故人が亡くなって初めてのお彼岸は、初彼岸と呼ばれます。初彼岸は、いつもより手厚く供養するほうがベターです。
仏壇・仏具を掃除し、供物の準備をし、お彼岸の間に家族そろってお墓参りをするといいでしょう。親族や友人・知人を招待して法要まで行う必要はありませんが、僧侶に読経をあげてもらうと、より丁寧な供養になります。

お彼岸が春と秋に訪れる理由

1年のうち最も彼岸に近づく

お彼岸の時期が春と秋に訪れるのは、日の長さが関係しています。
仏教では、太陽が昇る東に「此岸」、沈んでいく西に「彼岸」があると考えられてきました。
春分の日と秋分の日は、1年のうちで昼と夜の長さがほぼ同じになります。つまり1年で最も此岸と彼岸とが近づく日といえます。
此岸と彼岸とが近づく特別な時期に供養をすることで、故人が極楽浄土へ到達できると考えられてきたのです。
ちなみに「暑さ寒さも彼岸まで」という言葉も、日の長さが影響しているといわれています。春は、春分の日を境に徐々に日が長くなり暖かくなっていきます。秋は秋分の日から徐々に日が短く涼しくなっていきます。お彼岸の時期は日の長さが入れ替わる、季節の境目でもあるのです。

春のお彼岸と秋のお彼岸との違い

お彼岸の迎え方は春も秋も同じ

お彼岸は春と秋におとずれますが、時期によって目的や供養の方法が変わることはありません。

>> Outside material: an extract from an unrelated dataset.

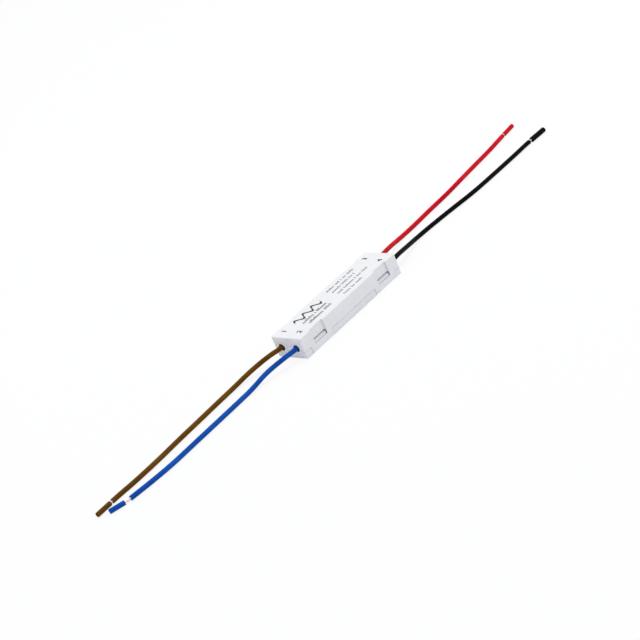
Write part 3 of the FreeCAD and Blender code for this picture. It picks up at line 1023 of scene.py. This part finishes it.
# %% Mix the ink
ink_black = ((20, 20, 22), (34, 34, 37))
pinhole_grey = (190, 190, 194)
finish, shader, place = new_finish("roof_ink", IOR=1.48)
grain = use(moulded_grain, place, Grain_Size=0.00016, Flow_Size=0.002)
colour = blend(grain["Flow"], *ink_black)
pinholes = fit(noise(place, 9000.0, detail=1.0), 0.70, 0.74)
colour = blend(pinholes, colour, pinhole_grey)
drive(shader, colour, between(grain["Grain"], 0.48, 0.62), grain["Grain"], depth=0.000004)
dressed(roof_print, finish)

# %% [markdown]
# ## PVC skins
#
# Wire insulation is PVC with pigment mixed in. The die leaves fine streaks along the
# wire, the twisted strands press through as a faint ripple that winds round it, and the
# pigment clouds a little. The streaks read the remembered place on the straight wire.

# %% Mix the four PVC colours
pvc_roughness = 0.42
streak_share = 0.25
settled_share = 0.35
pvc_smudge = 0.06
ripple_share = 0.7
settled_dust = (170, 166, 158)
pvc_colours = {
    "brown": ((89, 54, 2), (116, 76, 9)),
    "blue": ((4, 66, 155), (20, 88, 184)),
    "red": ((193, 4, 21), (222, 24, 42)),
    "black": ((1, 1, 1), (8, 8, 9)),
}

for name, (deep, bright) in pvc_colours.items():
    finish, shader, place = new_finish(name + "_skin", wire_place, IOR=1.5, Specular_IOR_Level=0.045)
    skin = use(extruded_skin, place)
    marks = use(handling_marks, place, Smudge_Size=0.003)
    colour = blend(skin["Mottle"], deep, bright)
    colour = blend(skin["Streaks"] * streak_share, colour, bright)
    colour = blend(marks["Dust"] * settled_share, colour, settled_dust)
    rough = between(skin["Mottle"], pvc_roughness - 0.04, pvc_roughness + 0.05)
    rough = rough + marks["Smudge"] * pvc_smudge
    height = skin["Ripple"] * ripple_share + skin["Streaks"] * (1.0 - ripple_share)
    drive(shader, colour, rough, height, depth=0.000014)
    insulation, core, slug = wires[name]
    dressed(insulation, finish)
    dressed(slug, finish)

# %% [markdown]
# ## Tinned strands
#
# Copper for such wires is tinned, so it is a pale metal with a warm breath where the tin
# is thin. Drawing through a die leaves fine lines along each strand.

# %% Mix the tinned copper
tin_colour = (236, 231, 221)
thin_tin_colour = (214, 193, 165)
finish, shader, place = new_finish("tinned_strands", wire_place, Metallic=1.0)
metal = use(tinned_metal, place)
colour = blend(metal["Tarnish"], tin_colour, thin_tin_colour)
drive(shader, colour, between(metal["Tarnish"], 0.42, 0.58), metal["Lines"], depth=0.000003)
for insulation, core, slug in wires.values():
    dressed(core, finish)

# %% [markdown]
# ## Metal legs on a moulded body
#
# The parts on the board are one piece each, a body with tinned legs or leads. Two
# finishes would need two slots, but where the metal starts is known: it is whatever
# sticks out of the body's own box. The box group gives that as a mask, which mixes the
# two colours and also switches the shader to metal.

# %% Define a body with tinned legs
lead_tin = (205, 207, 210)
lead_tarnish = (168, 168, 166)


def inner_box(node, inset_x=0.0, inset_y=0.0):
    """A node's box with its ends drawn in by these distances."""
    low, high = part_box(node)
    inset = Vector((inset_x, inset_y, 0.0))
    return low + inset, high - inset


def legged_part(node, colours, roughness, body, grain_size=0.00012, paint=None):
    """A finish for a body with tinned legs. Paint may add marks to the body's colour."""
    finish, shader, place = new_finish(node, IOR=1.5)
    legs = use(outside_box, place, Low=body[0], High=body[1])["Outside"]
    grain = use(moulded_grain, place, Grain_Size=grain_size, Flow_Size=0.0025)
    metal = use(tinned_metal, place, Line_Scale=(2600.0, 2600.0, 2600.0))
    colour = blend(grain["Flow"], *colours)
    if paint:
        colour = paint(place, colour)
    body_rough = between(grain["Grain"], roughness - 0.05, roughness + 0.08)
    drive(
        shader,
        blend(legs, colour, blend(metal["Tarnish"], lead_tin, lead_tarnish)),
        blend_values(legs, body_rough, between(metal["Tarnish"], 0.24, 0.42)),
        blend_values(legs, grain["Grain"], metal["Lines"]),
        depth=0.000008,
        metallic=legs,
    )
    dressed(nodes[node], finish)


# %% [markdown]
# ## Black moulded parts
#
# The bridge rectifier, the optocoupler, the Zener diode and the small transistor are all
# transfer-moulded in black epoxy, matt and faintly grainy. A pale printed bar marks the
# rectifier's plus side and the Zener's cathode, and the optocoupler's two mould halves
# left a thin dull line half way up its body.

# %% Dress the black moulded parts
epoxy_black = ((24, 24, 26), (38, 38, 40))
mark_white = (214, 214, 210)
parting_grey = (70, 70, 72)
plus_inset = 0.0006
plus_reach = 0.00022
cathode_inset = 0.0007
cathode_reach = 0.0003
parting_reach = 0.00005
parting_share = 0.6


def banded(axis, reach, marks, share=1.0, worn=False):
    """Paint for bands across one axis, given as their places and colours."""

    def paint(place, colour):
        along = split(place)[axis]
        for position, mark in marks.items():
            band = near(along, position, reach)
            if worn:
                band = band * fit(noise(place, 6000.0), 0.62, 0.70, 1.0, 0.3)
            elif share < 1.0:
                band = band * share
            colour = blend(band, colour, mark)
        return colour

    return paint


bridge_body = inner_box("bridge_rectifier", inset_y=0.0012)
coupler_body = inner_box("optocoupler", inset_y=0.0015)
zener_body = inner_box("zener_diode", inset_x=0.00045)
transistor_body = inner_box("output_transistor", inset_x=0.0006)
coupler_waist = (coupler_body[0].z + coupler_body[1].z) / 2

plus_place = bridge_body[0].x + plus_inset
cathode_place = zener_body[0].x + cathode_inset
plus_bar = banded(0, plus_reach, {plus_place: mark_white}, worn=True)
cathode_bar = banded(0, cathode_reach, {cathode_place: mark_white}, worn=True)
parting_line = banded(2, parting_reach, {coupler_waist: parting_grey}, share=parting_share)
legged_part("bridge_rectifier", epoxy_black, 0.5, bridge_body, paint=plus_bar)
legged_part("optocoupler", epoxy_black, 0.48, coupler_body, paint=parting_line)
legged_part("zener_diode", epoxy_black, 0.46, zener_body, paint=cathode_bar)
legged_part("output_transistor", epoxy_black, 0.5, transistor_body)

# %% [markdown]
# ## Parts with leads
#
# The boxed film capacitor is yellow and satin. The varistor is dipped in blue epoxy,
# which runs and dries a little uneven, so it is glossier. The fusible resistor has a
# flameproof lacquer with colour bands, where each band is one digit of its value.

# %% Dress the parts with leads
board_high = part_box("circuit_board")[1].z
body_lift = 0.00005
lead_reach = 0.00118


def above_board(node, lift, inset_x=0.0):
    """A node's box from this far above the board upwards, with its ends drawn in."""
    low, high = inner_box(node, inset_x)
    return Vector((low.x, low.y, board_high + lift)), high


fusible_body = above_board("fusible_resistor", body_lift, lead_reach)
fusible_middle = (fusible_body[0].x + fusible_body[1].x) / 2
band_reach = 0.00024
colour_bands = {
    fusible_middle - 0.00235: (222, 178, 28),
    fusible_middle - 0.00125: (96, 52, 140),
    fusible_middle - 0.00045: (28, 26, 26),
    fusible_middle + 0.00035: (190, 150, 70),
    fusible_middle + 0.00235: (228, 226, 218),
}
bands = banded(0, band_reach, colour_bands)
lacquer_green = ((122, 140, 134), (140, 156, 150))
box_yellow = ((222, 176, 26), (230, 188, 44))
dipped_blue = ((18, 66, 140), (34, 88, 166))
capacitor_body = above_board("input_capacitor", -0.00001)
varistor_body = above_board("varistor", body_lift)
legged_part("fusible_resistor", lacquer_green, 0.42, fusible_body, paint=bands)
legged_part("input_capacitor", box_yellow, 0.4, capacitor_body, grain_size=0.0002)
legged_part("varistor", dipped_blue, 0.24, varistor_body, grain_size=0.0004)

# %% [markdown]
# ## Electrolytic capacitor
#
# An aluminium can sits in a black shrink sleeve with a pale stripe down its minus side.
# The sleeve rolls a little over the rim, so the can's end shows bare metal inside a dark
# ring, and the leads leave the other end through a rubber bung. The stripe is an angle
# round the can's axis, and the bare end is a distance from that axis.

# %% Dress the electrolytic capacitor
can_low, can_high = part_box("smoothing_capacitor")
lead_room = 0.00098
rim_width = 0.00035
can_start = can_low.x + lead_room
can_radius = (can_high.y - can_low.y) / 2
can_axis = Vector((0.0, (can_low.y + can_high.y) / 2, can_high.z - can_radius))
can_body = (Vector((can_start, can_low.y, board_high)), can_high)
stripe_angle = 1.1
stripe_reach = 0.42
dash_reach = 0.09
dash_pitch = 0.0016
dash_half = 0.28
bare_radius = can_radius - rim_width
sleeve_black = ((22, 22, 26), (32, 32, 36))
stripe_grey = (176, 180, 184)
dash_black = (24, 24, 26)
bare_aluminium = (196, 198, 200)


def with_sleeve(place, colour):
    """Adds the stripe with its dashes, and the bare end of the can."""
    along, across, up = split(vector_maths("SUBTRACT", place, can_axis))
    angle = maths("ARCTAN2", up, across)
    dashes = near(maths("FRACT", along / dash_pitch), 0.5, dash_half)
    colour = blend(near(angle, stripe_angle, stripe_reach), colour, stripe_grey)
    colour = blend(dashes * near(angle, stripe_angle, dash_reach), colour, dash_black)
    inside_rim = across * across + up * up < bare_radius**2
    return blend(near(along, can_high.x, 0.00005) * inside_rim, colour, bare_aluminium)


legged_part("smoothing_capacitor", sleeve_black, 0.34, can_body, paint=with_sleeve)

# %% [markdown]
# ## Chip parts
#
# Chip resistors are slips of white ceramic with a black glass over the top, and chip
# capacitors are fired brown ceramic all through. Both wear a tinned cap on each end. The
# four resistors are one node, so the distance from the nearer column's middle is found
# by folding X about the middle between the columns.

# %% Dress the chip parts
chip_body_half = 0.0006
chip_half = 0.001
cap_edge = 0.00002
chip_mottle = 0.2


def chip_finish(node, top_colour, side_colour):
    """A chip part's finish, with tinned caps beyond the middle part of each chip."""
    low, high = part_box(node)
    middle = (low.x + high.x) / 2
    column = (high.x - low.x) / 2 - chip_half
    finish, shader, place = new_finish(node, IOR=1.5)
    along, _, _ = split(place)
    from_column = abs(abs(along - middle) - column)
    caps = fit(from_column, chip_body_half, chip_body_half + cap_edge)
    _, _, facing_up = facing(place.tree)
    grain = use(moulded_grain, place, Grain_Size=0.00008, Flow_Size=0.0009)
    metal = use(tinned_metal, place, Line_Scale=(3000.0, 3000.0, 3000.0))
    body = blend(fit(facing_up, 0.7, 0.8), side_colour, top_colour)
    body = blend(grain["Flow"] * chip_mottle, body, lead_tarnish)
    colour = blend(caps, body, blend(metal["Tarnish"], lead_tin, lead_tarnish))
    rough = between(grain["Grain"], 0.3, 0.46)
    drive(shader, colour, rough, grain["Grain"], depth=0.000005, metallic=caps)
    dressed(nodes[node], finish)


chip_finish("chip_resistors", (26, 26, 28), (226, 224, 216))
# The capacitors' top is given a slightly lighter brown than their sides.
chip_finish("chip_capacitors", (164, 128, 96), (156, 120, 90))

# %% [markdown]
# ## Solder
#
# Hand-soldered mounds set with a dull frosted skin and a brighter flank, and the flux
# leaves an amber film round the foot. Solder has no drawing lines, so its height comes
# from two sizes of soft noise.

# %% Mix the solder
solder_tones = ((200, 202, 204), (164, 166, 168))
flux_amber = (150, 104, 42)
film_share = 0.7
frost_share = 0.3
finish, shader, place = new_finish("solder")
frost = use(moulded_grain, place, Grain_Size=0.00009, Flow_Size=0.0008)
flux = fit(noise(place, 1500.0, detail=3.0), 0.56, 0.66)
colour = blend(frost["Flow"], *solder_tones)
colour = blend(flux * film_share, colour, flux_amber)
rough = between(frost["Grain"], 0.22, 0.46)
height = frost["Flow"] + frost["Grain"] * frost_share
metallic = between(flux, 1.0, 0.25)
drive(shader, colour, rough, height, depth=0.000015, metallic=metallic)
dressed(nodes["solder_joints"], finish)

# %% [markdown]
# ## Circuit board
#
# The board is glass cloth in epoxy, coated with green solder mask. Copper tracks under
# the mask show as a paler green and stand up by the thickness of the foil. Tracks run on
# a grid: a whole-numbered cell picks by white noise whether its stretch of track is
# there. White outlines show where each part goes, and the cut edges stay the colour of
# the laminate.

# %% Draw the tracks and outlines
track_pitch = 0.00127
track_run = 0.0052
track_share = 0.17
kept_tracks = 0.5
outline_gap = 0.0002
outline_reach = 0.00007


def track_rows(along, across, series):
    """Straight tracks on a grid, each stretch kept or left out by chance."""
    lanes = across / track_pitch
    cell = {0: maths("FLOOR", along / track_run), 1: maths("FLOOR", lanes), 2: series}
    cell = add(along.tree, "ShaderNodeCombineXYZ", cell)[0]
    chance = add(along.tree, "ShaderNodeTexWhiteNoise", {"Vector": cell})["Value"]
    return (chance > kept_tracks) * near(maths("FRACT", lanes), 0.5, track_share)


def part_outline(x, y, node):
    """A thin frame a little outside a part's box."""
    low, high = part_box(node)
    beside = abs(x - (low.x + high.x) / 2) - (high.x - low.x) / 2
    before = abs(y - (low.y + high.y) / 2) - (high.y - low.y) / 2
    return near(largest(beside, before), outline_gap, outline_reach)


# %% Dress the circuit board
thread_turns = 12000.0
level_from = 0.5
finish, shader, place = new_finish("board_mask", IOR=1.52)
x, y, _ = split(place)
tracks = largest(track_rows(x, y, 1.0), track_rows(y, x, 2.0))
outlined = ("input_capacitor", "fusible_resistor", "varistor", "bridge_rectifier", "optocoupler")
outlines = largest(*(part_outline(x, y, part) for part in outlined))
_, _, facing_up = facing(place.tree)
cut_edge_share = near(facing_up, 0.0, level_from)
grain = use(moulded_grain, place, Grain_Size=0.00025, Flow_Size=0.004)
weave = maths("SINE", x * thread_turns) * maths("SINE", y * thread_turns)
colour = blend(grain["Flow"], (14, 86, 50), (20, 98, 58))
colour = blend(tracks, colour, (38, 128, 76))
colour = blend(outlines * (facing_up > level_from), colour, mark_white)
layers = fit(noise(scaled(place, (200.0, 200.0, 9000.0)), 1.0), 0.35, 0.65)
laminate = blend(layers, (190, 178, 118), (158, 148, 96))
colour = blend(cut_edge_share, colour, laminate)
rough = blend_values(cut_edge_share, between(grain["Grain"], 0.24, 0.36), 0.7)
height = tracks + fit(weave, -1.0, 1.0, 0.0, 0.25)
drive(shader, colour, rough, height, depth=0.00002)
dressed(nodes["circuit_board"], finish)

基本的には年に2回、同じような供養を行うと考えていいでしょう。

お彼岸のお供え物は春と秋で変わることも

お彼岸の迎え方は春も秋も同じですが、お供え物のぼた餅とおはぎは、春はぼた餅、秋はおはぎと使い分けることがあります。
ぼた餅とおはぎとは、どちらも同じ小豆餅で、厳密には明確な違いはありません。強いて言うなら、「粒あん」と「こしあん」の差がある程度といわれています。
ぼた餅やおはぎの材料となる小豆は、秋が収穫時期です。地域によっては、収穫したての秋は粒あん、春は保存しておいた小豆でこしあんにすることがあります。
とはいえ、「おはぎは粒あん、ぼた餅はこしあん」というルールがあるわけではありません。つくる人の好みによって、両方とも同じ餡子でつくったとしても問題はないでしょう。

お彼岸のおはぎとぼた餅、名前の由来

ぼた餅とおはぎは、同じ小豆餅です。元は同じ小豆餅が、春はぼた餅、秋はおはぎと呼び名が変わるのは、季節の花になぞらえているからだといわれています。例えば、春は牡丹の花が咲くことから「ぼた餅」、秋は萩の花に見立てて「御萩」といった具合です。
季節に合わせて呼び名が変わる説でいうと、ぼた餅とおはぎは、夏になると「夜船(よふね)」、冬は「北窓(きたまど)」とも呼ぶこともあるそうです。
「夜船」と「北窓」の由来は「つきしらず」という掛詞からきています。
ぼた餅とおはぎは、お餅をつくときのように「ぺったんぺったん」という音がしないので、「近所ではいつついたかわからない(つき知らず)」と呼ばれました。そこから発展して、「夜は船がいつついたか分からない(着き知らず)」と掛けて「夜船」、「北向きの窓からは月が見えない(月知らず)」から「北窓」 と呼ばれるようになったといわれています。

お盆と彼岸との違い

お盆とお彼岸とは、どちらもお墓参りやお供え物を準備しますが、本来の性質は異なります。
お盆は「盂蘭盆会」ともいい、古くはインドにあった風習が日本に伝わり、日本の祖霊信仰と合わさった文化です。
お彼岸も仏教の用語が元になっていますが、現在の供養の方法は、日本で独自に発展した文化という部分が異なります。
ほかにも、お盆は家に帰ってくるご先祖様を迎えて、もてなして見送るという供養です。ですがお彼岸はこちらからあの世へ近づけるよう修行する、という意味合いも含んでいます。

お彼岸は春と秋にご先祖様を供養する行事

お彼岸はそれぞれが思う供養をして過ごそう

お彼岸は、元々浄土へ行くための修行を意味しましたが、日本では故人やご先祖様を偲び供養するという独自の文化に発展しました。
現在は、お彼岸になるとお墓参りや彼岸会に参拝するといった過ごし方が一般的です。とはいえ、お彼岸の供養には特に決まりごとがあるわけではありません。お墓参りに行けないときは西に向かって手を合わせるなど、その時その時にできる供養をするといいでしょう。